The plot is fairly simple—did the guy accused of killing his wife do it, and if not, was it his incredibly creepy friend (whom Elliott knows from the S&M world) who was responsible? But it’s everything else in the book—the search for paternal love, the author’s meditations on the nature of truth, an analysis of the betrayal at the heart of so much journalism, Elliott’s doomed but relentless spiritual longing—that elevates it into another realm.

Whenever I read or hear “meta” or “postmodern” or “fiercely honest,” I usually head for a lowbrow potboiler. But I’m not sure how else to describe such a fiercely honest, postmodern work—that’s also more compulsively readable than the most pulpish thrillers.

The Details

The Adderall Diaries: A Memoir of Moods, Masochism and Murder
Four stars
Stephen Elliott. Graywolf Press, $23
Amazon: The Adderall Diaries

I’m still not sure how he did it. With candor so raw it makes me never want to use “fiercely honest” to describe another writer’s work. With a style of writing so unaffected and artless that at times you feel like you’re reading someone’s journal. You read this and you think, This is the truth. With a corrosive, lacerating eye that spares no one—not his friends, his girlfriends, his mother or father, other reporters and especially and most of all, himself. (His evisceration of the producers of ABC’s 48 Hours is especially delicious.)

There might be a false note or two in the book (I didn’t care for the linking of the brilliant information-retrieval system that the murderer created with the way the human brain works and the deep, metaphysical connection we were supposed to feel between the two), but in a book this ambitious and all-over-the-place, what’s a false note or two? I don’t think I have ever underlined so many passages. It could be (to get a little Elliottish and meta) because I’m a writer who has dabbled in self-loathing and frustrated periods of not writing and romantic difficulties and the feeling that what I’m doing is betraying those closest to me myself, or it could be that we’re all that person, or it could be that the guy is just so good.

On his father’s failed writing career:

“I got the impression he was too concerned with what editors wanted and how much he was getting paid per hour, which is death for a writer.”

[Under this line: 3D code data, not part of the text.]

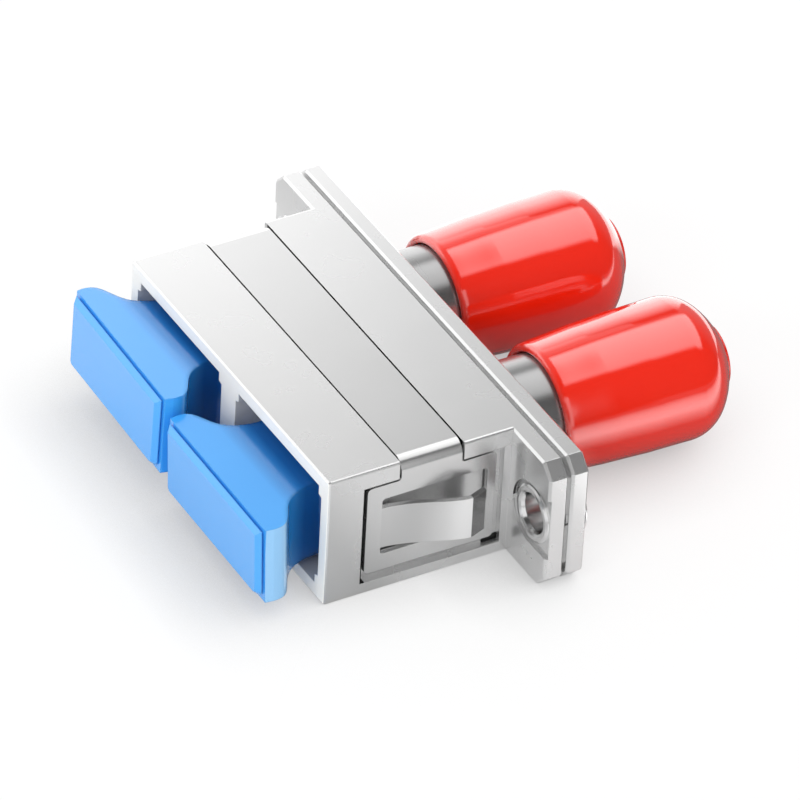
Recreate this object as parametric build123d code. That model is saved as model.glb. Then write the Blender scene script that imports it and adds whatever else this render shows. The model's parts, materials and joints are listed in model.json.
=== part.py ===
from build123d import *
import math
import os

os.makedirs("parts", exist_ok=True)

# Frame: X = 0 is the flange's mounting face, +X runs from the SC side to the ST side,
# Y runs across the two channels, +Z is up and Z = 0 is half-way up the body. Millimetres.

# Driving sizes
CHANNEL_PITCH = 12.7
BODY_WIDTH = 2 * CHANNEL_PITCH
BODY_HEIGHT = 9.35
BODY_LENGTH = 12.72
HALF_WIDTH = BODY_WIDTH / 2
HALF_HEIGHT = BODY_HEIGHT / 2
FRONT_X = -BODY_LENGTH
CHANNELS = {"left": CHANNEL_PITCH / 2, "right": -CHANNEL_PITCH / 2}
LONG_EDGE_R = 0.2
FRONT_EDGE = 0.12
PAST = 1.0

# Flange of two plates with a narrow gap round its edge
FLANGE_WIDTH = 34.8
FLANGE_CORNER = 0.93
FRONT_PLATE = 1.33
PLATE_GAP = 0.25
GAP_INSET = 0.5
REAR_PLATE = 1.19
PLATE_EDGE = 0.16
PAD_X = FRONT_PLATE
REAR_PLATE_X = PAD_X + PLATE_GAP
REAR_FACE_X = REAR_PLATE_X + REAR_PLATE

# Mounting holes, lined with hollow rivets
HOLE_SPACING = 30.8
HOLE_R = 1.55
RIVET_BORE_R = 1.27
RIVET_TUBE_R = 1.5
EAR_POCKET_DEPTH = 0.2
EAR_POCKET_R = 2.2
# Rivet rim: distance from the pocket floor (outward is negative) and radius
RIVET_RIM = [(0, 1.93), (-0.1, 1.92), (-0.2, 1.76), (-0.2, 1.53), (-0.1, 1.37), (0.15, RIVET_BORE_R)]

# SC ports
PORT_WIDTH = 10.9
PORT_HEIGHT = 7.41
PORT_CORNER_STEP = 0.35
PORT_CORNER_HEIGHT = 0.72
PORT_CORNER_SLOPE = 0.1
KEYWAY_WIDTH = 4.0
KEYWAY_DEPTH = 0.6
KEYWAY_LENGTH = 7.0
SEAT_WIDTH = 11.5
SEAT_HEIGHT = 7.9
SEAT_X = -1.1

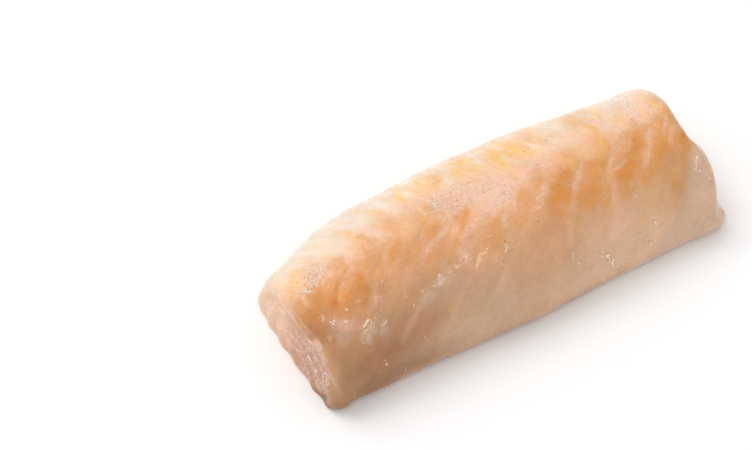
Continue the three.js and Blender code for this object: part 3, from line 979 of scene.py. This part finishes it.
# %% Where the shreds lie
# Distance along, girth, angle (90 is up over the ridge), length, width.
SEAM_SHREDS = [
    (95.6, 3.4, 40, 2.6, 0.5),
    (91.8, 6.4, 42, 2.4, 0.4),
    (78.4, 7, 50, 2, 0.6),
    (84, 2.4, 52, 2.4, 0.3),
    (65.6, 9, 50, 2.8, 0.6),
    (64.6, 10.4, 46, 2, 0.45),
    (57.6, 6.4, 42, 2.4, 0.45),
    (53.8, 8, 20, 1.8, 0.5),
    (46.6, 6.2, 24, 2.6, 0.4),
    (43, 7.8, 20, 2, 0.35),
    (61.5, 5.4, 4, 4, 0.22),
    (71.6, 5.6, 56, 2.4, 0.45),
    (70.6, 0.4, 84, 2.6, 0.4),
    (111.5, 1, 50, 2.2, 0.36),
    (107.4, 7.6, 16, 3, 0.3),
    (121.2, 4.6, 48, 2.6, 0.45),
    (117, 8.2, 42, 2.2, 0.3),
    (128.2, 3, 56, 2.8, 0.5),
    (9.4, 13.4, -30, 1.6, 0.9),
]
BRIGHT_SHREDS = [
    (11.6, -3.6, 40, 2.6, 1.6),
    (9.4, -5, -40, 2.2, 1.2),
    (8, -2, 30, 2, 1.00),
    (4.6, -0.4, -20, 3, 1.7),
    (2.6, -1.8, -60, 2.4, 1.2),
    (6.2, -2.6, 50, 2, 1.00),
    (5.8, 11.2, -20, 1.2, 1.00),
    (10.6, 10.8, -30, 0.8, 0.7),
    (9, 12.8, -10, 1, 0.9),
    (14.4, 17, 40, 2.4, 1.00),
    (15.4, 17.2, 80, 1.4, 0.5),
    (12.8, 18.4, 20, 1.8, 0.4),
    (18.6, 19.6, 20, 1.8, 0.5),
    (17.6, 20.8, 60, 1.4, 0.35),
    (24.4, 9.8, 40, 1.8, 0.45),
    (15.6, 30, -72, 3, 0.6),
    (28.2, 29, -60, 2.2, 0.24),
    (21.2, 36.8, 84, 2.2, 0.24),
    (28.4, 19.6, 50, 1, 0.45),
    (32.6, 17.4, 40, 1.2, 0.45),
    (36.6, 17.8, 10, 1.2, 0.55),
    (39.2, 16.4, 20, 1.8, 0.55),
    (42.4, 16.6, 0, 1.4, 0.35),
    (49.2, 14.8, 20, 1.4, 0.5),
    (60.8, 16.6, 38, 3, 0.6),
    (64, 15.4, 10, 2, 0.35),
    (55.6, 14.8, 20, 1.4, 0.4),
    (58.8, 12, 0, 1.8, 0.4),
    (65.8, 12.4, 20, 1.4, 0.4),
    (79, 25.4, -86, 3, 0.8),
    (80, 28.6, -84, 2.6, 0.7),
    (88, 27.6, -70, 1.6, 0.7),
    (87.8, 28.8, -30, 2.2, 0.7),
    (90.2, 29.8, -46, 3, 1.2),
    (92, 32, -60, 3, 1.2),
    (93.2, 34.6, -80, 2.4, 1.00),
    (90.6, 31.4, -50, 2, 0.8),
    (91.8, 27, -60, 1.4, 0.4),
    (95.2, 38, 86, 1.8, 0.9),
    (100, 28.8, -30, 1.2, 0.36),
    (101.4, 31, -50, 2, 0.36),
    (97, 14.2, 0, 0.8, 0.3),
    (105.2, 18, 30, 1, 0.35),
    (107.6, 25.6, -60, 1.2, 0.8),
    (108.4, 27.4, -60, 1.6, 0.9),
    (109.2, 29, -60, 1.4, 0.8),
    (107.4, 29.4, -50, 1.2, 0.8),
    (107.4, 33.4, -20, 1.6, 0.9),
    (110.4, 34.6, -30, 1.6, 1.00),
    (105.8, 31, -30, 1.4, 0.8),
    (102.8, 34.4, 60, 1.4, 0.7),
    (127.8, 19.2, 62, 2.6, 1.1),
    (128.8, 17.2, 60, 1.8, 0.9),
    (128, 20.6, 10, 1.4, 0.9),
    (130.6, 23.6, -20, 1.4, 0.9),
    (129.6, 36, 80, 2.4, 0.3),
    (51.4, -4.4, -60, 2.6, 1.00),
    (52.6, -1.8, -60, 2, 0.8),
    (50.6, -5.6, -50, 1.4, 0.6),
]
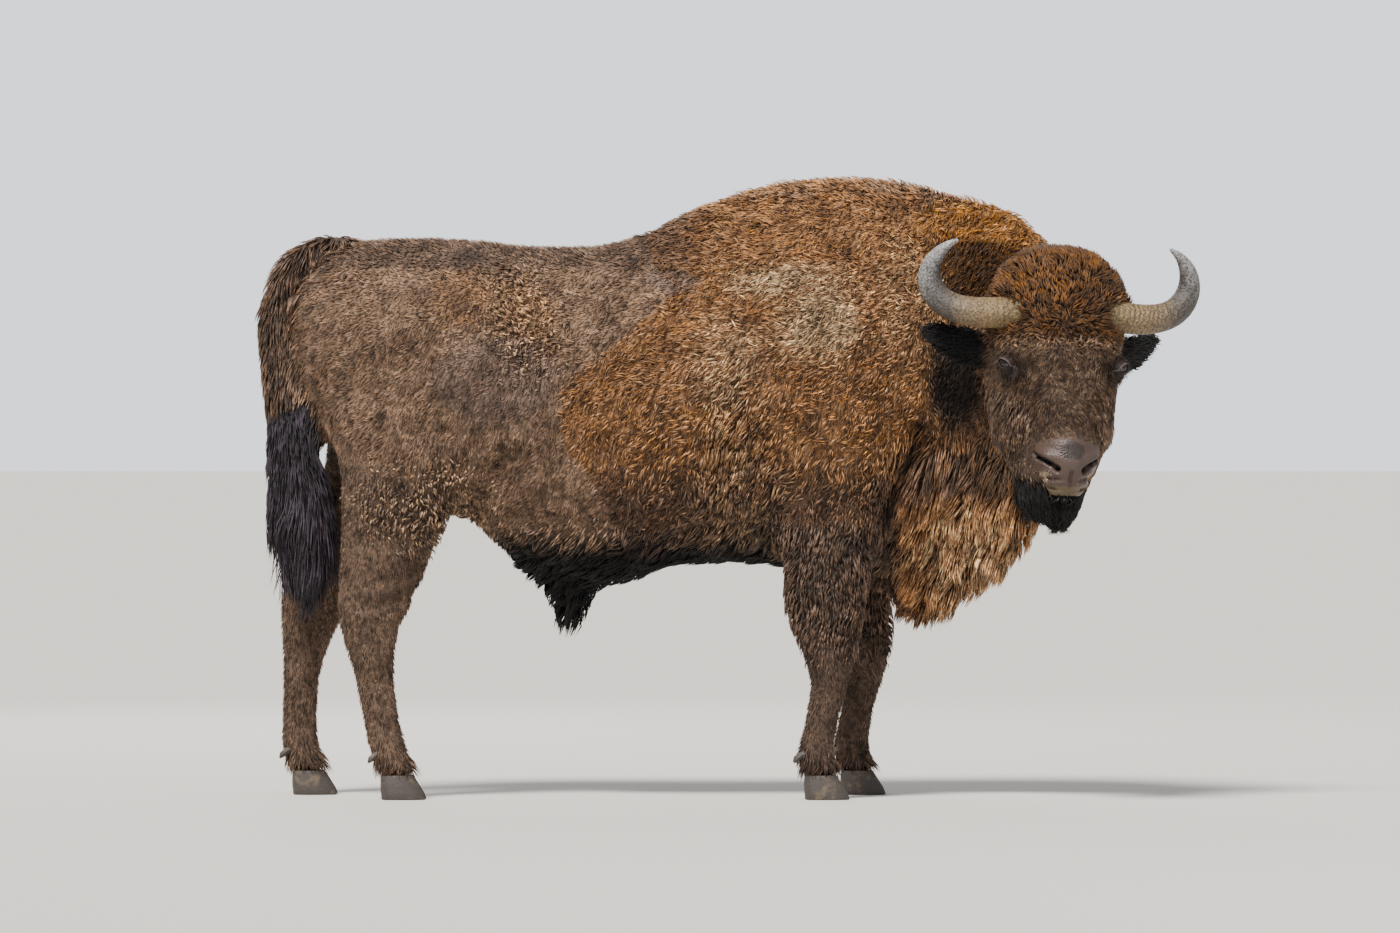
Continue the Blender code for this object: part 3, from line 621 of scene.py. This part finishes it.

On a friend complaining about being included in the very book he’s writing:

“Eddie shakes his head and mentions being exploited in my writing before. People often feel exploited when they find themselves in my work. It doesn’t matter if I call it fiction; I know as well as they do that’s not an excuse. I don’t bother trying to defend myself. It’s not defensible, it’s just what I do. I spend years crafting a two-hundred-page story, all the time my life sits next to me like a jar of paint.

“I want to tell Eddie that writing a novel is an act of love, but it’s much more complicated than that. ... Eddie’s trying to rebuild his life. He’s lost his license and the mother of his child has taken out a restraining order against him. He says maybe he should get a cut from my writing.

“‘How about I buy you a beer?’ I say.

“‘That’ll work,’ he replies, though I know it won’t.”

On the prosecutor of the murder case:

“Paul Hora might be the only decent man in the courtroom. Simple and honest, he refers to himself as a Boy Scout, believes deeply in the law, and goes to sleep early at night. He’s one of the best prosecutors in the state. He won’t talk to the media. His only fault is a tendency to assume guilt in the accused. A small blemish compared to the rest of us: sluts, media whores, murderers.”

Toward the end of the book, as the murder trial winds to a close, after detours and digressions and stops along the way to consider Robert Pirsig, San Francisco, Chicago, Elizabeth Wurtzel, the woman who carved, into his thigh, “MY DIRTY WHORE” and many, many, many other topics, Elliot admits, “Neat conclusions do nothing for me … I write to make sense, to communicate, to connect.”

With The Adderall Diaries, he succeeds without qualification.